Other changes were also geared to enlarging the sound, Schwarz says. A small post inside the violin that connects its top surface to its vibrating belly was lengthened, increasing the instrument’s resonance.

The changes were driven by history. In post-French-Revolution Europe, concerts for aristocrats in tiny venues were supplanted by music that had to project throughout a large hall.

“By 1830, the changes to the instruments were done,” Schwarz said. “The music changed, too, to bigger, grand works by composers like Dvorzak and Beethoven.”

That Romantic style was then applied by musicians to their performances of other, earlier music, Schwarz says.
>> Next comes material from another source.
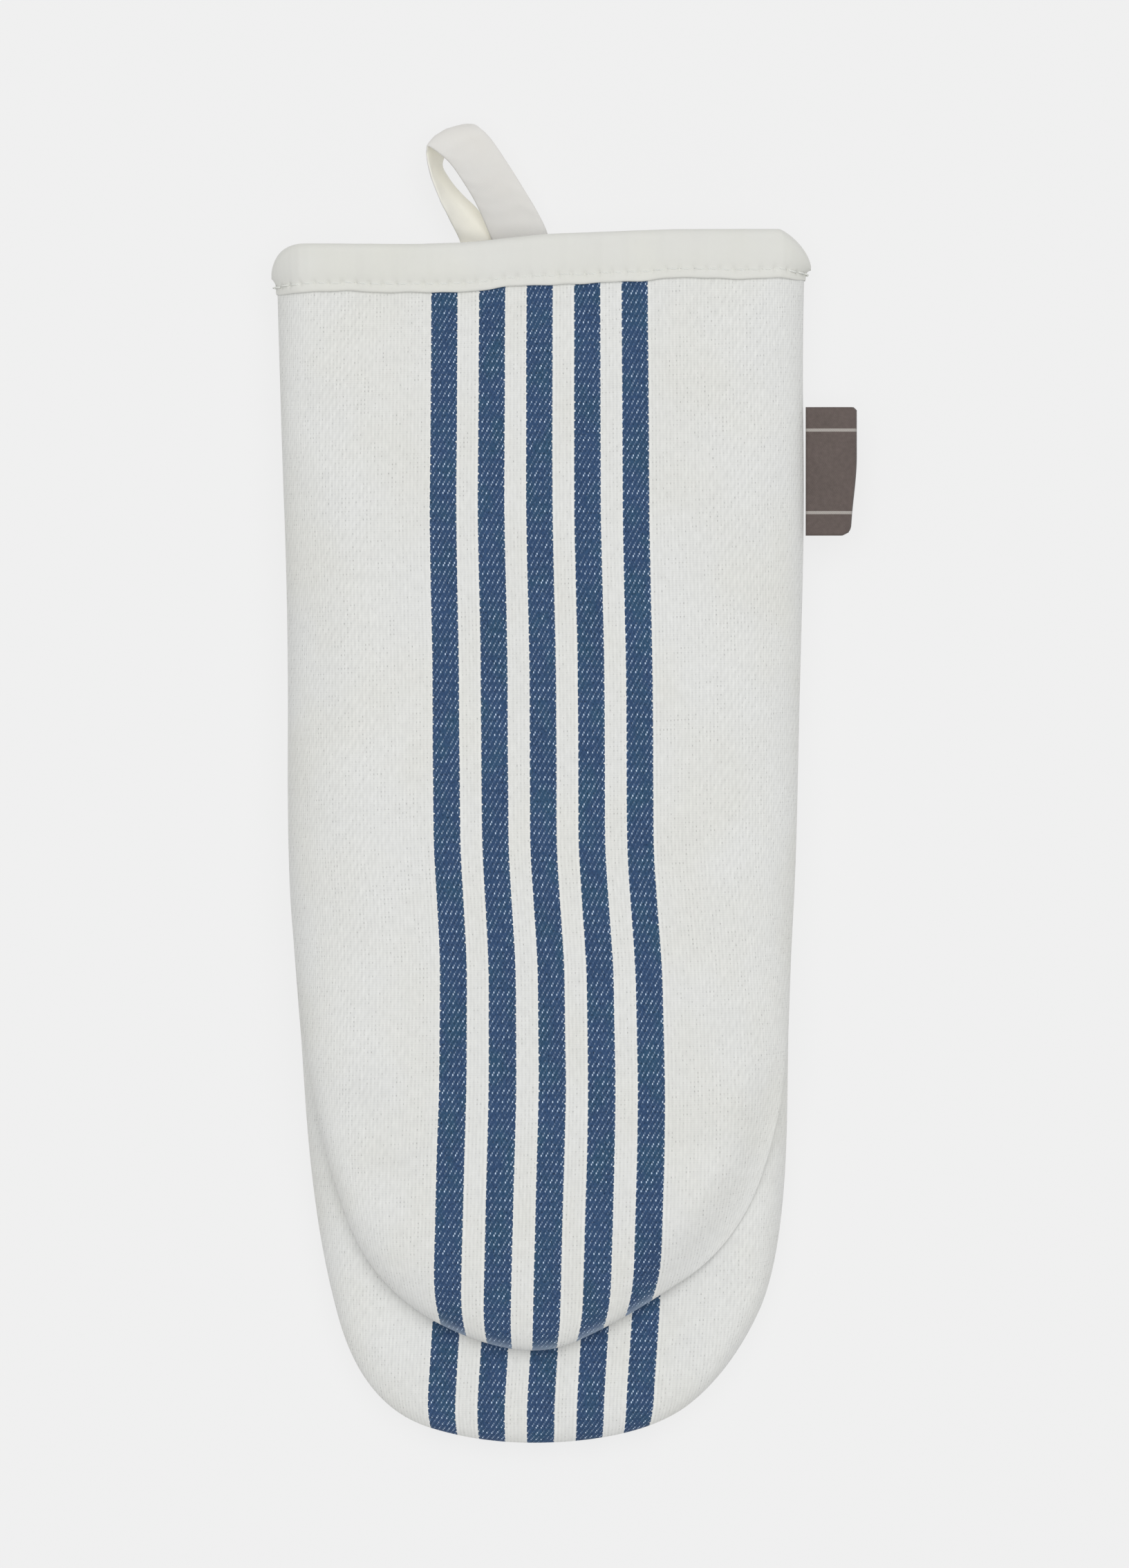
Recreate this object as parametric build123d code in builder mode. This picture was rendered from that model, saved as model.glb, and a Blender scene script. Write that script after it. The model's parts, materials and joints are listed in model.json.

It wasn’t until early 20th century that research of original music treatises in Holland, Germany and England reconstructed the authentic style of the Barque period – 1600-1750, a span that embraces Purcell, Telemann and Haydn.

Returning to musical sources meant reconstructing the period instru- ments.

Even the violin bow had to be reshaped.

The arch of the bows strings was restored from the concave shape of the contemporary bow to the convex Baroque bow.

“That modern bow keeps a more even sound,” Schwarz said. “The Baroque bow stroke is loudest at the frog (the bottom end of the bow); there’s always a decay because they were mimicking speech and song.”

The Baroque bow is held four inches from the end, Schwarz notes, while the modern bow is held much lower, at the tip of the frog.

The older grip gives the wrist more mobility and puts weight behind the hand, according to Schwarz, to produce the rapid string-crossing characteristic of the Baroque music – music for which the Iris Quartet is known world-wide.

The quartet features two Bainbridge Island residents: Schwarz on violin and Janet See on flute. The other members are Jillon Stoppels Dupree on harpsichord and Margriet Tindemans playing the viola da gamba.

Learning to play Baroque music the way it was composed to be performed has made Schwarz more appreciative of the period’s composers.

“Many times I had thought the Haydn quartets boring,” Schwarz said. “All of a sudden the music made sense to me. It was being played the way Haydn intended – not what some 19th century violinist thought it should sound like.”

* * * * *

The Iris Quartet plays a concert of early music that includes works by Telemann, Rameau and Marais on period instruments to benefit the Housing Resources Board 3 p.m. Feb 24 at Rolling Bay Presbyterian Church.